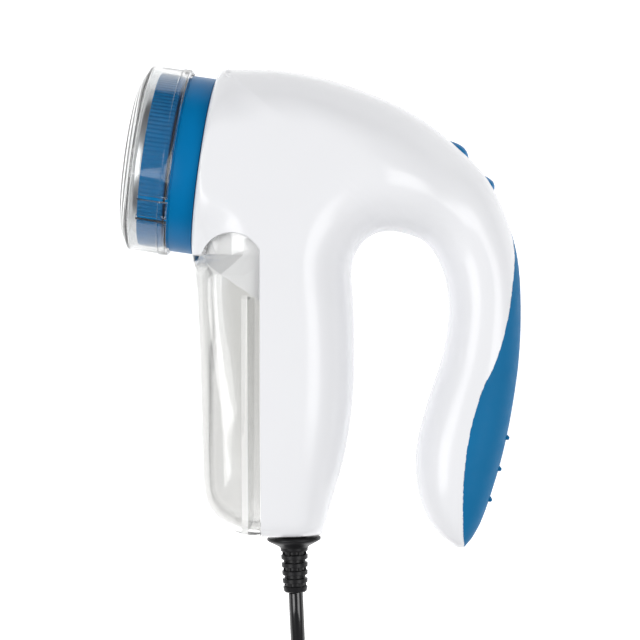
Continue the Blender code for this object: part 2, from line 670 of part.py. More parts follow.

* * *

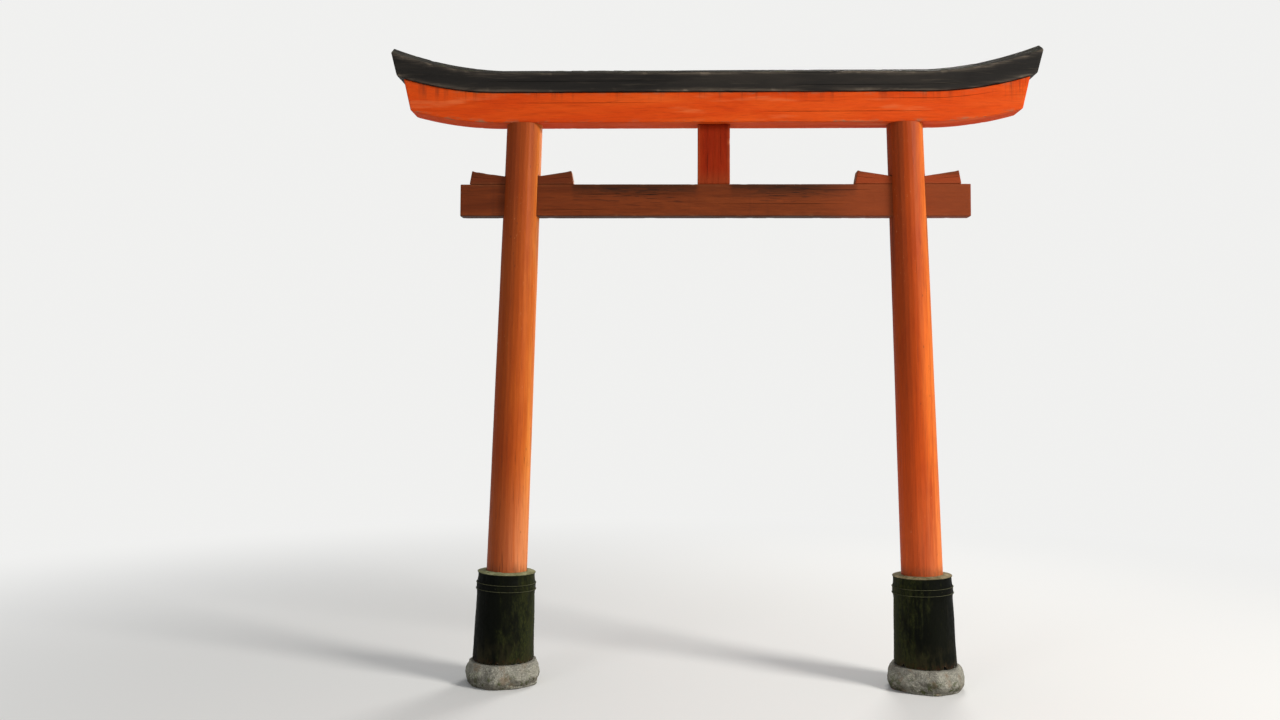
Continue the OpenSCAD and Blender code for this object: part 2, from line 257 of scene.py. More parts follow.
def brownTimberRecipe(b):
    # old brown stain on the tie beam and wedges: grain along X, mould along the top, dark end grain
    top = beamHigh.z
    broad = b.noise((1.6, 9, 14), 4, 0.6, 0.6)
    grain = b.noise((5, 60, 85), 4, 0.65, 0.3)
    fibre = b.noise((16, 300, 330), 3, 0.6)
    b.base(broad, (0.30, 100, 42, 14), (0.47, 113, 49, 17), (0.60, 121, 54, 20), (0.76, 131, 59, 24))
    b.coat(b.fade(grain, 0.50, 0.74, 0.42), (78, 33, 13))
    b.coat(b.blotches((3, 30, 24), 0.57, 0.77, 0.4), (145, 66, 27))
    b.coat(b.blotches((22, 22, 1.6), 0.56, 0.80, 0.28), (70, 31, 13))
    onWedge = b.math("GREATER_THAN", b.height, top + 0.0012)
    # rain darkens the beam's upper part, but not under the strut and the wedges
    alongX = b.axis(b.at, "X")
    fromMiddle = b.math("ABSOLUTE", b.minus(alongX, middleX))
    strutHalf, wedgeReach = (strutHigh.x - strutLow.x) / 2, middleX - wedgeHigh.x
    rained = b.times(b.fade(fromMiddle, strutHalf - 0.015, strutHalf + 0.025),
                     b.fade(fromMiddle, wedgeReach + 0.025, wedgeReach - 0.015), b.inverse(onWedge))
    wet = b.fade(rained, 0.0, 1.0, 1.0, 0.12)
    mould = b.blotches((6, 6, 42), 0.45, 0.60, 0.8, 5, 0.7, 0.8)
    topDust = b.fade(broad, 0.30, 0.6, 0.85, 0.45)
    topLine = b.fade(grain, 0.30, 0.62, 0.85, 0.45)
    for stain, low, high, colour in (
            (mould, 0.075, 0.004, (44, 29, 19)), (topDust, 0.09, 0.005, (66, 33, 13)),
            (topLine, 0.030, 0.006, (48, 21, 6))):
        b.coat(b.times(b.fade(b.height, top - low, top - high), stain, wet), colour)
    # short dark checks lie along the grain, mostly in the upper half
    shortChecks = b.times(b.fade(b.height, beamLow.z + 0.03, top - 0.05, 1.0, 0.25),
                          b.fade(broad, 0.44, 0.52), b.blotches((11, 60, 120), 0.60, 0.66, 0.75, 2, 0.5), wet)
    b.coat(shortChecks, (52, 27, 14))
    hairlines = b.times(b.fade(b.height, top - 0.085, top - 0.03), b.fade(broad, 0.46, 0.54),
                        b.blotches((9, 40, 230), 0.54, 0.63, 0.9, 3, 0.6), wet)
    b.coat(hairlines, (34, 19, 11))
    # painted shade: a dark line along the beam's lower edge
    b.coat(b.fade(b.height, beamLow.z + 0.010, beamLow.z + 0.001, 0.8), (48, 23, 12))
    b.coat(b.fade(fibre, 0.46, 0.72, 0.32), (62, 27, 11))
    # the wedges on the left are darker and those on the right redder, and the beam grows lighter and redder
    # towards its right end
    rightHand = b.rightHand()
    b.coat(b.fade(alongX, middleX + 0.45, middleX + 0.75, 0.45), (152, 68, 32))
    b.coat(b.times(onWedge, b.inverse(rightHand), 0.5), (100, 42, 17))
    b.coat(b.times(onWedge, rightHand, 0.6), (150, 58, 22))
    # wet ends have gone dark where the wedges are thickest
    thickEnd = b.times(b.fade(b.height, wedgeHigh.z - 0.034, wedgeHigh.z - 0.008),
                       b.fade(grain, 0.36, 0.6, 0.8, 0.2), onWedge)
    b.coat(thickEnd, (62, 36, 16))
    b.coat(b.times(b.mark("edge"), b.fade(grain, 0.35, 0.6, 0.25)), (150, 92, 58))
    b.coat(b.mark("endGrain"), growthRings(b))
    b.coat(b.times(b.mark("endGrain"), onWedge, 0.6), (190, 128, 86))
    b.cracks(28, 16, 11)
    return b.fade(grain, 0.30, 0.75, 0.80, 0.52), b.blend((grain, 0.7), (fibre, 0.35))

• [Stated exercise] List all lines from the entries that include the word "object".

• [Result for this exercise]
Continue the Blender code for this object: part 2, from line 670 of part.py. More parts follow.
Continue the OpenSCAD and Blender code for this object: part 2, from line 257 of scene.py. More parts follow.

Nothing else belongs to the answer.